Improving the hot corrosion resistance of additively manufactured Inconel 718 via recrystallization-based grain boundary engineering induced by its residual stress

Abstract

Metals containing abundant coherent twin boundaries (TBs) can improve corrosion resistance. Tailoring TBs in additive manufacturing (AM)-fabricated metallic materials with lower stacking fault energy, however, has proven impracticable because the traditional grain boundary engineering (GBE) involved in thermomechanical processing is not appropriate for AM-fabricated alloys with complicated geometric shapes. Here, the AM-fabricated Inconel 718 superalloy was successfully utilized to form abundant TBs induced by the intrinsic residual internal stresses, produced by AM processing via direct heat treatment. The microstructural characteristics and corresponding hot corrosion behaviors of different specimens – initial AM-fabricated, directly aged, and GBE-treated specimens – exposed to a mixed salt of 75 wt% Na2SO4 + 25 wt% NaCl at 650 °C were compared and analyzed systematically. The corrosion mechanisms affecting each of the specimens are discussed in detail.
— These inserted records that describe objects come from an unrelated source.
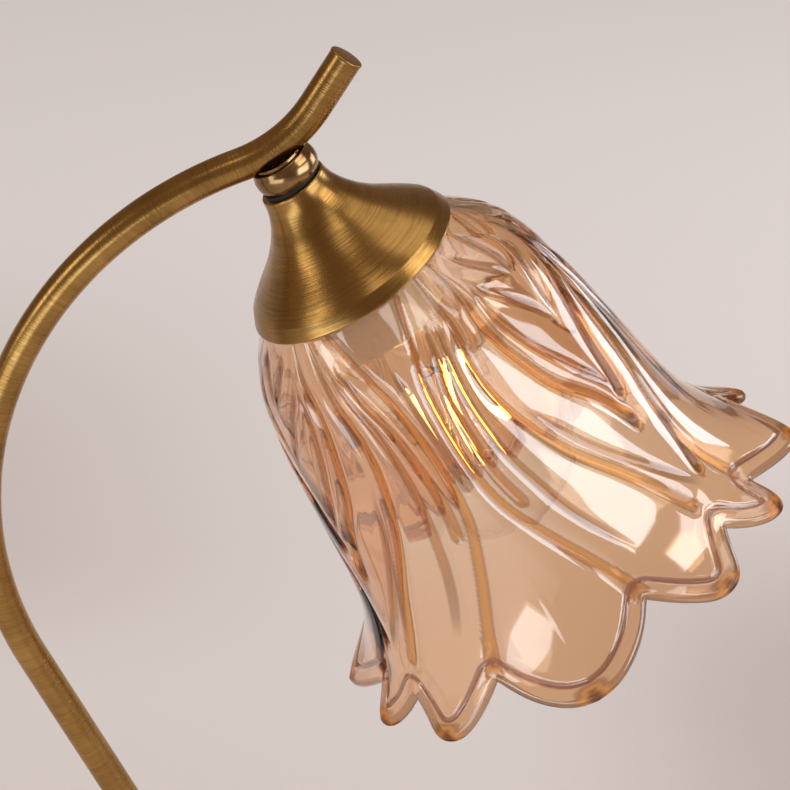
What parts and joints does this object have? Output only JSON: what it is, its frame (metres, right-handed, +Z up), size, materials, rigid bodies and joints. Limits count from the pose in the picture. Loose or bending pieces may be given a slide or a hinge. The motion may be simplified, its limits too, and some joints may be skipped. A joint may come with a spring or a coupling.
{
  "type": "tulip shade table lamp",
  "caption": "Table lamp with a round weighted base, a swept brass tube arm and a hanging flared cup that holds a pressed champagne glass flower shade.",
  "frame": {"origin": "centre of the underside of the felt under the base", "axes": "+Z up; +X from the base towards the side on which the shade hangs, in the plane of the bent arm; +Y to the back as the picture sees it"},
  "size_m": [0.2579, 0.1624, 0.4084],
  "materials": {
    "antique_brass": "brushed, lacquered antique bronze tone",
    "polished_brass": "polished antique brass",
    "raw_brass": "plain turned or pressed",
    "zinc_steel": "zinc plated",
    "cast_iron": "rough cast, black paint",
    "felt": "pressed felt",
    "black_nylon": "satin moulded",
    "white_nylon": "satin moulded",
    "lead_sheath": "smooth sheath",
    "wire_pvc": "smooth insulation",
    "porcelain": "white glaze",
    "gasket_rubber": "soft translucent ring",
    "champagne_glass": "pressed champagne glass, fire polished",
    "clear_glass": "clear, smooth",
    "black_glass": "dark vitrite",
    "nickel": "nickel plated",
    "solder": "dull solder",
    "filament": "glowing rods"
  },
  "bodies": {
    "stand": {"base_felt": "felt", "base_plate": "zinc_steel", "base_screws": "zinc_steel", "base_weight": "cast_iron", "base_cover": "antique_brass", "base_spacer": "zinc_steel", "base_washer": "zinc_steel", "base_nut": "zinc_steel", "inlet_bush": "black_nylon", "terminal_block": "white_nylon", "block_screws": "zinc_steel", "arm_ferrule": "antique_brass", "arm_stud": "zinc_steel", "arm_tube": "antique_brass", "arm_end_cap": "antique_brass", "arm_lead": "lead_sheath", "neck_collar": "polished_brass"},
    "head": {"neck_nipple": "zinc_steel", "swivel_washer": "black_nylon", "holder_cup": "antique_brass", "tooth_washer": "zinc_steel", "cup_nut": "zinc_steel", "holder_cap": "porcelain", "holder_body": "porcelain", "holder_terminals": "raw_brass", "terminal_screws": "zinc_steel", "holder_cores": "wire_pvc", "screw_shell": "raw_brass", "centre_contact": "raw_brass", "shade_gasket": "gasket_rubber", "shade_ring": "polished_brass", "glass_shade": "champagne_glass"},
    "bulb": {"bulb_cap": "nickel", "bulb_insulator": "black_glass", "bulb_contact": "solder", "bulb_glass": "clear_glass", "bulb_stem": "clear_glass", "bulb_supports": "nickel", "bulb_filaments": "filament"}
  },
  "joints": [
    {"name": "head_swivel", "type": "hinge", "parent": "stand", "child": "head", "pos_m": [0.01018, 0, 0.37745], "axis": [0.5299, 0, -0.848], "range_deg": [-170, 170]},
    {"name": "bulb_pull", "type": "slide", "parent": "head", "child": "bulb", "axis": [0.5299, 0, -0.848], "range_m": [0, 0.03]}
  ]
}
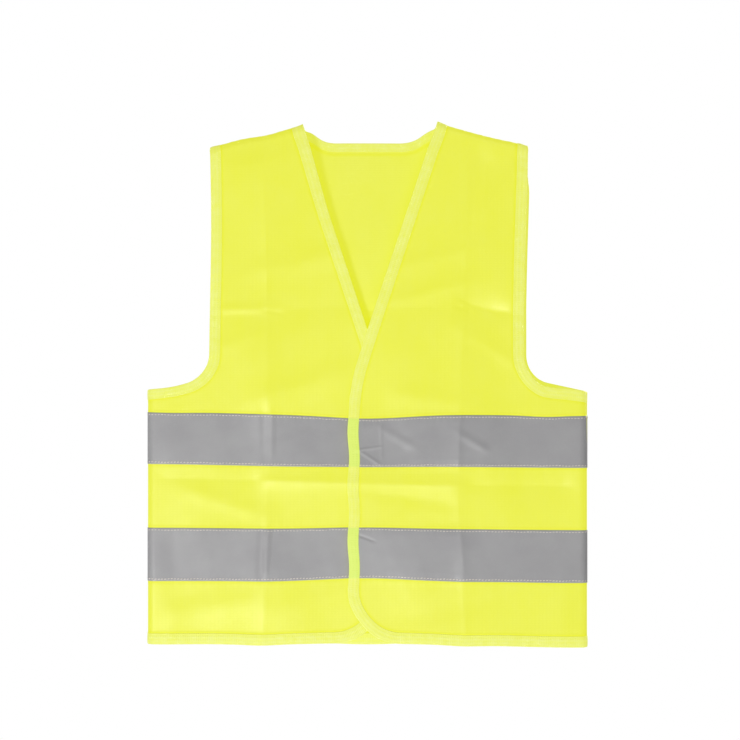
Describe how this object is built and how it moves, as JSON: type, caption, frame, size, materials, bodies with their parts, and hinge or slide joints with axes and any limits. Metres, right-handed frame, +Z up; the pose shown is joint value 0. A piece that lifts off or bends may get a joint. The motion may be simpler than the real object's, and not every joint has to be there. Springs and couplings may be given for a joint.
{
  "type": "high visibility vest",
  "caption": "Sleeveless V-neck safety vest in fluorescent knit with bound edges and grey reflective bands; the left front laps over the right and closes with hook-and-loop pads.",
  "frame": {"origin": "halfway between the two neck points, on the ridge of the shoulders, where a hanger or a neck carries the vest", "axes": "+Z up along the body towards the neck, -Y the front of the vest, +X the wearer's left side"},
  "size_m": [0.425, 0.0174, 0.5007],
  "materials": {
    "yellow_fabric": "fluorescent yellow warp-knit polyester, matte with a faint sheen",
    "edge_binding": "folded tricot binding, slightly paler yellow, stitched along its inner edge",
    "reflective_tape": "grey glass-bead reflective fabric tape, satin",
    "sewing_thread": "pale polyester thread",
    "hook_tape": "nylon hooks on a woven base",
    "loop_tape": "brushed nylon loops",
    "label_fabric": "blank white satin ribbon"
  },
  "bodies": {
    "vest_body": {"back_hem_binding": "edge_binding", "back_panel": "yellow_fabric", "back_tape_thread": "sewing_thread", "care_label": "label_fabric", "left_armhole_binding": "edge_binding", "left_front_side_panel": "yellow_fabric", "left_shoulder_seam": "yellow_fabric", "left_side_hem_binding": "edge_binding", "left_side_seam": "yellow_fabric", "left_side_tape_thread": "sewing_thread", "lower_tape_back": "reflective_tape", "lower_tape_left_side": "reflective_tape", "lower_tape_right_side": "reflective_tape", "neck_binding": "edge_binding", "right_armhole_binding": "edge_binding", "right_front_side_panel": "yellow_fabric", "right_shoulder_seam": "yellow_fabric", "right_side_hem_binding": "edge_binding", "right_side_seam": "yellow_fabric", "right_side_tape_thread": "sewing_thread", "upper_tape_back": "reflective_tape", "upper_tape_left_side": "reflective_tape", "upper_tape_right_side": "reflective_tape"},
    "left_front": {"left_front_flap": "yellow_fabric", "left_front_edge_binding": "edge_binding", "upper_tape_left_flap": "reflective_tape", "lower_tape_left_flap": "reflective_tape", "upper_hook_pad": "hook_tape", "lower_hook_pad": "hook_tape", "left_flap_tape_thread": "sewing_thread"},
    "right_front": {"right_front_flap": "yellow_fabric", "right_front_edge_binding": "edge_binding", "upper_tape_right_flap": "reflective_tape", "lower_tape_right_flap": "reflective_tape", "upper_loop_pad": "loop_tape", "lower_loop_pad": "loop_tape", "right_flap_tape_thread": "sewing_thread"}
  },
  "joints": [
    {"name": "left_front_open", "type": "hinge", "parent": "vest_body", "child": "left_front", "pos_m": [0.067, -0.0099, 0], "axis": [-0.2389, 0, 0.971], "range_deg": [0, 165]},
    {"name": "right_front_open", "type": "hinge", "parent": "vest_body", "child": "right_front", "pos_m": [-0.067, -0.0083, 0], "axis": [-0.2389, 0, -0.971], "range_deg": [0, 116]}
  ],
  "couplings": [
    {"joint": "right_front_open", "follows": "left_front_open", "ratio": 0.7}
  ]
}
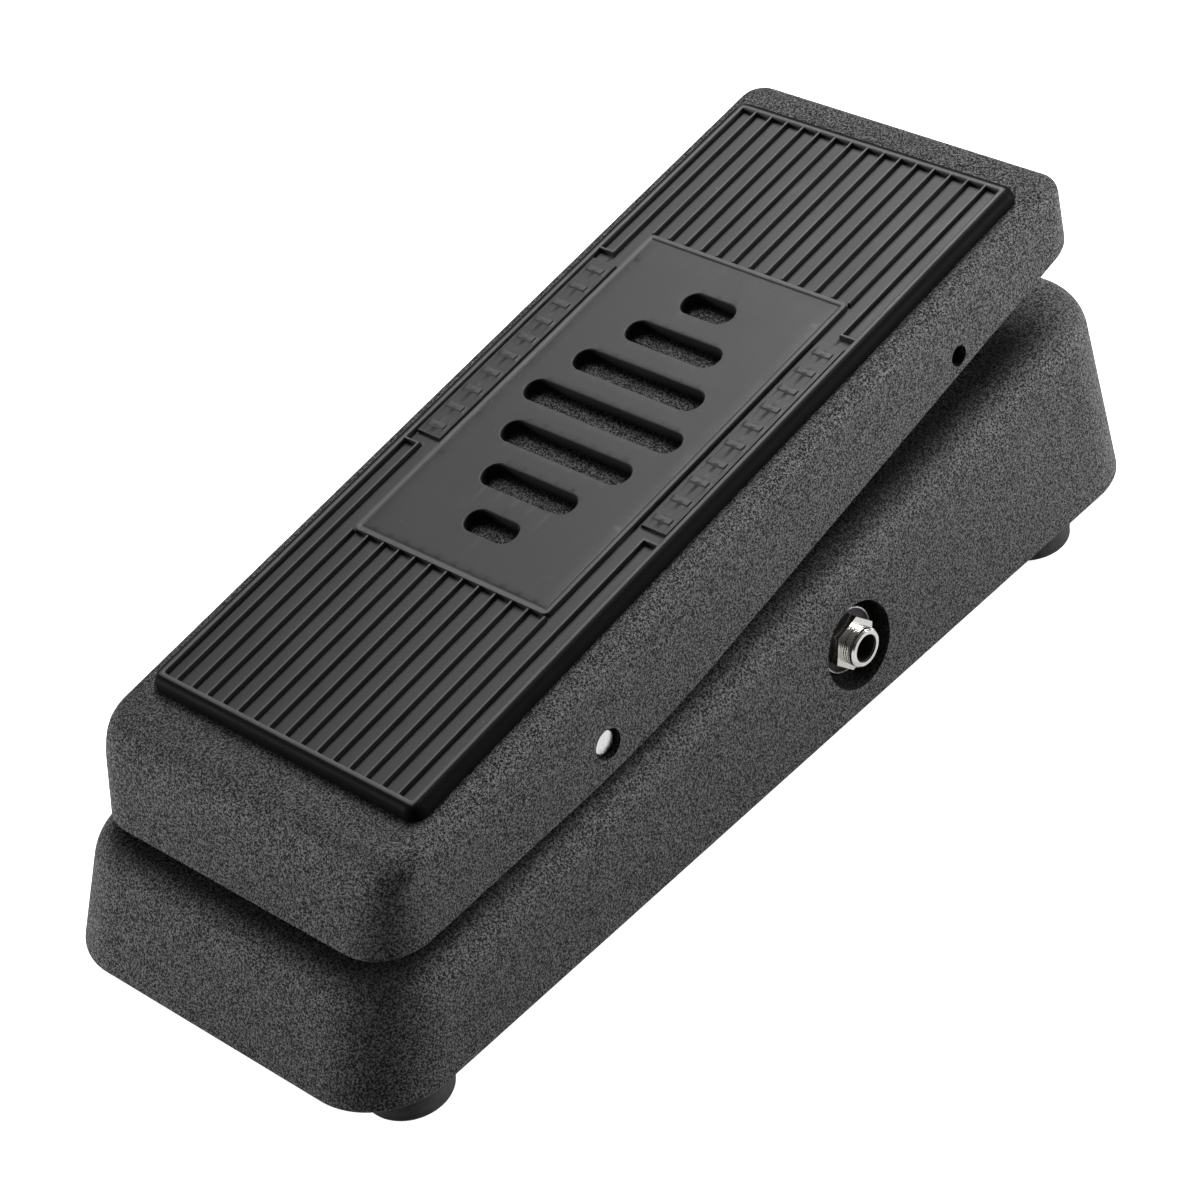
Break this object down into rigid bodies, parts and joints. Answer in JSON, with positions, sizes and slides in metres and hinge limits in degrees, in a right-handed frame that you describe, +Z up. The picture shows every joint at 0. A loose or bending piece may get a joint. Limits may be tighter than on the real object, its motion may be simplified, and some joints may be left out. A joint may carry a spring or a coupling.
{
  "type": "guitar effects pedal",
  "caption": "Rocker-type guitar effects pedal: wedge-shaped cast base, rocking treadle with ribbed rubber mat, rack-driven potentiometer, toe footswitch and side jack sockets.",
  "frame": {"origin": "on the floor at the centre of the footprint", "axes": "+X to the input socket side (player's right), +Y to the toe end, +Z up; treadle heel down"},
  "size_m": [0.1032, 0.2527, 0.0902],
  "materials": {
    "textured_paint": "black wrinkle powder coat, satin",
    "mat_rubber": "satin moulded rubber",
    "foot_rubber": "matte moulded rubber",
    "plated_steel": "bright nickel plate",
    "zinc_steel": "zinc plated steel",
    "plate_steel": "satin black painted sheet",
    "nylon": "natural nylon",
    "black_plastic": "moulded, fine matte",
    "board_green": "solder mask on glass laminate",
    "component_red": "dipped film capacitor",
    "component_dark": "sleeved and moulded components",
    "resistor_tan": "lacquered resistor bodies",
    "battery_case": "printed steel case without lettering",
    "wire_insulation": "coloured PVC insulation"
  },
  "bodies": {
    "base": {"base_casting": "textured_paint", "rubber_feet": "foot_rubber", "bottom_plate": "plate_steel", "foot_screws": "zinc_steel", "battery": "battery_case", "battery_clip": "black_plastic", "circuit_board": "board_green", "board_screws": "zinc_steel", "inductor": "component_dark", "film_capacitors": "component_red", "electrolytic_capacitors": "component_dark", "resistors": "resistor_tan", "transistors": "component_dark", "input_jack_body": "plated_steel", "input_jack_nut": "plated_steel", "input_jack_washer": "plated_steel", "output_jack_body": "plated_steel", "output_jack_nut": "plated_steel", "output_jack_washer": "plated_steel", "power_socket": "black_plastic", "footswitch_body": "zinc_steel", "footswitch_nut": "plated_steel", "footswitch_washer": "plated_steel", "pot_body": "zinc_steel", "pot_nut": "zinc_steel", "pot_bracket": "zinc_steel", "bracket_screws": "zinc_steel", "rack_guide": "nylon", "guide_screw": "zinc_steel", "pivot_bushings": "nylon", "wiring_battery": "wire_insulation", "wiring_signal": "wire_insulation"},
    "treadle_assembly": {"treadle": "textured_paint", "tread_mat": "mat_rubber", "pivot_shaft": "plated_steel", "rack_pin": "zinc_steel", "toe_pad": "foot_rubber", "heel_bumpers": "foot_rubber"},
    "rack_body": {"rack": "nylon"},
    "pot_rotor": {"pot_shaft": "zinc_steel", "pinion_gear": "nylon"},
    "plunger_body": {"footswitch_plunger": "plated_steel"},
    "battery_door": {"battery_cover": "black_plastic"}
  },
  "joints": [
    {"name": "treadle_pivot", "type": "hinge", "parent": "base", "child": "treadle_assembly", "pos_m": [0, -0.0447, 0.0462], "axis": [-1, 0, 0], "range_deg": [0, 5.8]},
    {"name": "rack_slide", "type": "slide", "parent": "base", "child": "rack_body", "axis": [0, 0, -1], "range_m": [0, 0.01232]},
    {"name": "pot_turn", "type": "hinge", "parent": "base", "child": "pot_rotor", "pos_m": [0, 0.0662, 0.0296], "axis": [-1, 0, 0], "range_deg": [0, 145.5]},
    {"name": "footswitch_press", "type": "slide", "parent": "base", "child": "plunger_body", "axis": [0, 0, -1], "range_m": [0, 0.003], "stiffness_N_per_m": 800},
    {"name": "battery_cover_release", "type": "slide", "parent": "base", "child": "battery_door", "axis": [0, 0, -1], "range_m": [0, 0.03]}
  ],
  "couplings": [
    {"joint": "rack_slide", "follows": "treadle_pivot", "m_per_rad": 0.11873},
    {"joint": "pot_turn", "follows": "treadle_pivot", "ratio": 24.736}
  ]
}
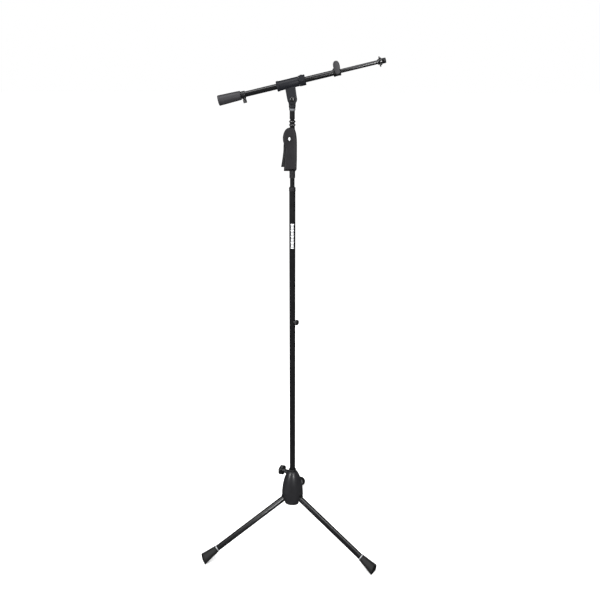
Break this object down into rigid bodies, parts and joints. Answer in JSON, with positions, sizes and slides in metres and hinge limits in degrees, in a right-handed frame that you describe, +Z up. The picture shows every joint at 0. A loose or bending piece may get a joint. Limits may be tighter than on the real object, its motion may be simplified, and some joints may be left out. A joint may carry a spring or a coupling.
{
  "type": "boom microphone stand",
  "caption": "Folding tripod microphone stand with a telescoping column, one-hand height clutch and a tilting, sliding, telescoping boom with a counterweight.",
  "frame": {"origin": "middle of the footprint, on the floor, with the feet on z = 0; the column stands a little off it along X and Y", "axes": "+Z up along the column; +X is the way the boom points, and leg 1 points 35 degrees to the right of it, seen from above"},
  "size_m": [0.5958, 0.5428, 1.6367],
  "materials": {
    "tube_paint": "satin black powder coat",
    "hub_paint": "semi-gloss black paint on die casting",
    "clutch_plastic": "fine-textured charcoal plastic",
    "clamp_plastic": "satin blue-black plastic",
    "knob_plastic": "satin black plastic",
    "foot_rubber": "matt black rubber",
    "black_steel": "blackened steel",
    "steel": "turned steel",
    "chrome": "bright chrome",
    "nylon": "natural nylon"
  },
  "bodies": {
    "base": {"hub_housing": "hub_paint", "hub_collar": "knob_plastic", "leg_1_pivot_pin": "chrome", "leg_2_pivot_pin": "chrome", "leg_3_pivot_pin": "chrome"},
    "hub_knob": {"hub_clamp_knob": "knob_plastic"},
    "leg_1": {"leg_1_pivot_block": "knob_plastic", "leg_1_tube": "tube_paint", "leg_1_ring": "chrome", "leg_1_foot": "foot_rubber"},
    "leg_2": {"leg_2_pivot_block": "knob_plastic", "leg_2_tube": "tube_paint", "leg_2_ring": "chrome", "leg_2_foot": "foot_rubber"},
    "leg_3": {"leg_3_pivot_block": "knob_plastic", "leg_3_tube": "tube_paint", "leg_3_ring": "chrome", "leg_3_foot": "foot_rubber"},
    "column": {"column_tube": "tube_paint", "column_top_collar": "knob_plastic", "column_foot_plug": "knob_plastic", "height_lock_boss": "tube_paint"},
    "height_lock": {"height_lock_knob": "knob_plastic"},
    "inner_column": {"inner_column_tube": "tube_paint", "brake_collet": "nylon", "clutch_sleeve": "clutch_plastic", "clutch_shell_front": "clutch_plastic", "clutch_shell_rear": "clutch_plastic", "trigger_pin": "chrome", "clutch_badge": "knob_plastic", "brake_spring": "steel", "clutch_screw_1": "steel", "clutch_screw_2": "steel", "clutch_screw_3": "steel", "boom_stud": "tube_paint"},
    "trigger": {"clutch_trigger": "knob_plastic"},
    "brake": {"brake_rod": "steel"},
    "lower_ring": {"lock_ring_lower": "black_steel"},
    "upper_ring": {"lock_ring_upper": "black_steel"},
    "swivel": {"swivel_socket": "tube_paint", "swivel_washer": "chrome", "swivel_base": "clamp_plastic"},
    "boom_clamp": {"boom_clamp_housing": "clamp_plastic", "boom_clamp_rear_cap": "clamp_plastic", "boom_clamp_front_cap": "clamp_plastic", "tilt_bolt": "black_steel"},
    "tilt_lock": {"tilt_knob": "knob_plastic"},
    "slide_lock": {"boom_slide_knob": "clamp_plastic"},
    "boom_outer": {"boom_outer_tube": "tube_paint", "telescope_collar": "knob_plastic"},
    "telescope_lock": {"telescope_knob": "clutch_plastic"},
    "weight": {"counterweight_core": "steel", "counterweight_sleeve": "clutch_plastic", "counterweight_collar": "knob_plastic"},
    "weight_screw": {"counterweight_screw": "knob_plastic"},
    "boom_inner": {"boom_inner_tube": "tube_paint", "boom_tip_stud": "black_steel"},
    "tip_ring": {"boom_tip_ring": "black_steel"}
  },
  "joints": [
    {"name": "column_lift", "type": "slide", "parent": "base", "child": "column", "axis": [0, 0, 1], "range_m": [0, 0.045]},
    {"name": "leg_1_fold", "type": "hinge", "parent": "base", "child": "leg_1", "pos_m": [0.0337, -0.07866, 0.1747], "axis": [0.5736, 0.8192, 0], "range_deg": [0, 60]},
    {"name": "leg_2_fold", "type": "hinge", "parent": "base", "child": "leg_2", "pos_m": [0.0154, -0.03941, 0.1747], "axis": [-0.9962, 0.0872, 0], "range_deg": [0, 60]},
    {"name": "leg_3_fold", "type": "hinge", "parent": "base", "child": "leg_3", "pos_m": [-0.00944, -0.07488, 0.1747], "axis": [0.4226, -0.9063, 0], "range_deg": [0, 60]},
    {"name": "hub_knob_turn", "type": "hinge", "parent": "base", "child": "hub_knob", "pos_m": [0.01322, -0.06432, 0.259], "axis": [-0.8192, 0.5736, 0], "range_deg": [0, 360]},
    {"name": "height_lock_turn", "type": "hinge", "parent": "column", "child": "height_lock", "pos_m": [0.01322, -0.06432, 0.826], "axis": [0.8192, -0.5736, 0], "range_deg": [0, 360]},
    {"name": "inner_column_slide", "type": "slide", "parent": "column", "child": "inner_column", "axis": [0, 0, 1], "range_m": [-0.026, 0.45]},
    {"name": "trigger_squeeze", "type": "hinge", "parent": "inner_column", "child": "trigger", "pos_m": [0.00492, -0.06432, 1.405], "axis": [0, -1, 0], "range_deg": [0, 8], "stiffness_Nm_per_rad": 0.6, "springref_deg": -17.19},
    {"name": "brake_rod_lift", "type": "slide", "parent": "inner_column", "child": "brake", "axis": [0, 0, 1], "range_m": [0, 0.0014], "stiffness_N_per_m": 2500, "springref_m": -0.003, "deforming": ["brake_spring"]},
    {"name": "lower_ring_turn", "type": "hinge", "parent": "inner_column", "child": "lower_ring", "pos_m": [0.01322, -0.06432, 1.442], "axis": [0, 0, 1], "continuous": true},
    {"name": "upper_ring_turn", "type": "hinge", "parent": "inner_column", "child": "upper_ring", "pos_m": [0.01322, -0.06432, 1.4518], "axis": [0, 0, 1], "continuous": true},
    {"name": "boom_swivel", "type": "hinge", "parent": "inner_column", "child": "swivel", "pos_m": [0.01322, -0.06432, 0], "axis": [0, 0, 1], "continuous": true},
    {"name": "boom_tilt", "type": "hinge", "parent": "swivel", "child": "boom_clamp", "pos_m": [0.01322, -0.06432, 1.517], "axis": [0, -1, 0], "range_deg": [-85, 60]},
    {"name": "tilt_knob_turn", "type": "hinge", "parent": "boom_clamp", "child": "tilt_lock", "pos_m": [0.01322, -0.06432, 1.517], "axis": [0, 1, 0], "range_deg": [0, 360]},
    {"name": "slide_knob_turn", "type": "hinge", "parent": "boom_clamp", "child": "slide_lock", "pos_m": [0.041, -0.06432, 1.56933], "axis": [-0.0781, -0.9397, 0.333], "range_deg": [0, 360]},
    {"name": "boom_slide", "type": "slide", "parent": "boom_clamp", "child": "boom_outer", "axis": [0.9736, 0, 0.2284], "range_m": [-0.06, 0.09]},
    {"name": "telescope_knob_turn", "type": "hinge", "parent": "boom_outer", "child": "telescope_lock", "pos_m": [0.14323, -0.06432, 1.5933], "axis": [0, -1, 0], "range_deg": [0, 360]},
    {"name": "boom_telescope", "type": "slide", "parent": "boom_outer", "child": "boom_inner", "axis": [0.9736, 0, 0.2284], "range_m": [-0.105, 0.11]},
    {"name": "tip_ring_turn", "type": "hinge", "parent": "boom_inner", "child": "tip_ring", "pos_m": [0.26347, -0.06432, 1.6215], "axis": [0.9736, 0, 0.2284], "continuous": true},
    {"name": "counterweight_slide", "type": "slide", "parent": "boom_outer", "child": "weight", "axis": [0.9736, 0, 0.2284], "range_m": [-0.04, 0]},
    {"name": "counterweight_screw_turn", "type": "hinge", "parent": "weight", "child": "weight_screw", "pos_m": [-0.12888, -0.06432, 1.52948], "axis": [0.2284, 0, -0.9736], "range_deg": [0, 360]}
  ],
  "couplings": [
    {"joint": "leg_1_fold", "follows": "column_lift", "rad_per_m": 23.271},
    {"joint": "leg_2_fold", "follows": "column_lift", "rad_per_m": 23.271},
    {"joint": "leg_3_fold", "follows": "column_lift", "rad_per_m": 23.271}
  ]
}
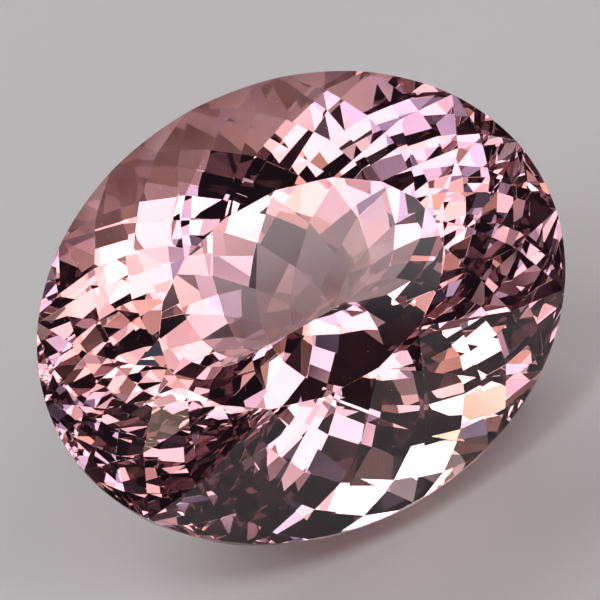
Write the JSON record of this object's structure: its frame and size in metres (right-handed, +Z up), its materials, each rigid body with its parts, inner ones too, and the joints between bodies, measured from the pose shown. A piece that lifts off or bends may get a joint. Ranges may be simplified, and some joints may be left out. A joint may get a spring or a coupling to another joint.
{
  "type": "faceted oval kunzite gemstone",
  "caption": "Cut oval kunzite gemstone with a flat table, a kite-faceted crown, a smooth girdle and a deep many-rowed pavilion, resting on one pavilion facet.",
  "frame": {"origin": "on the surface the stone rests on, below the middle of its box", "axes": "+X along the length of the oval, +Z up; the table faces up and towards -Y"},
  "size_m": [0.026, 0.0168, 0.017],
  "materials": {
    "kunzite": "polished facets of clear pink stone, refractive index about 1.67"
  },
  "bodies": {
    "root": {"kunzite": "kunzite"}
  },
  "joints": []
}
The obtained results reveal that the GBE-treated specimen has the most intact surface after the corrosion test, suffering minimum mass loss and having the shallowest corrosion layer depth, exhibiting optimal hot corrosion resistance. This optimal performance is mainly attributed to the penetration of S and O elements that were efficiently impeded by the TBs. This result holds implications for improving hot corrosion resistance in AM-fabricated metallic materials via directly GBE induced by residual stress.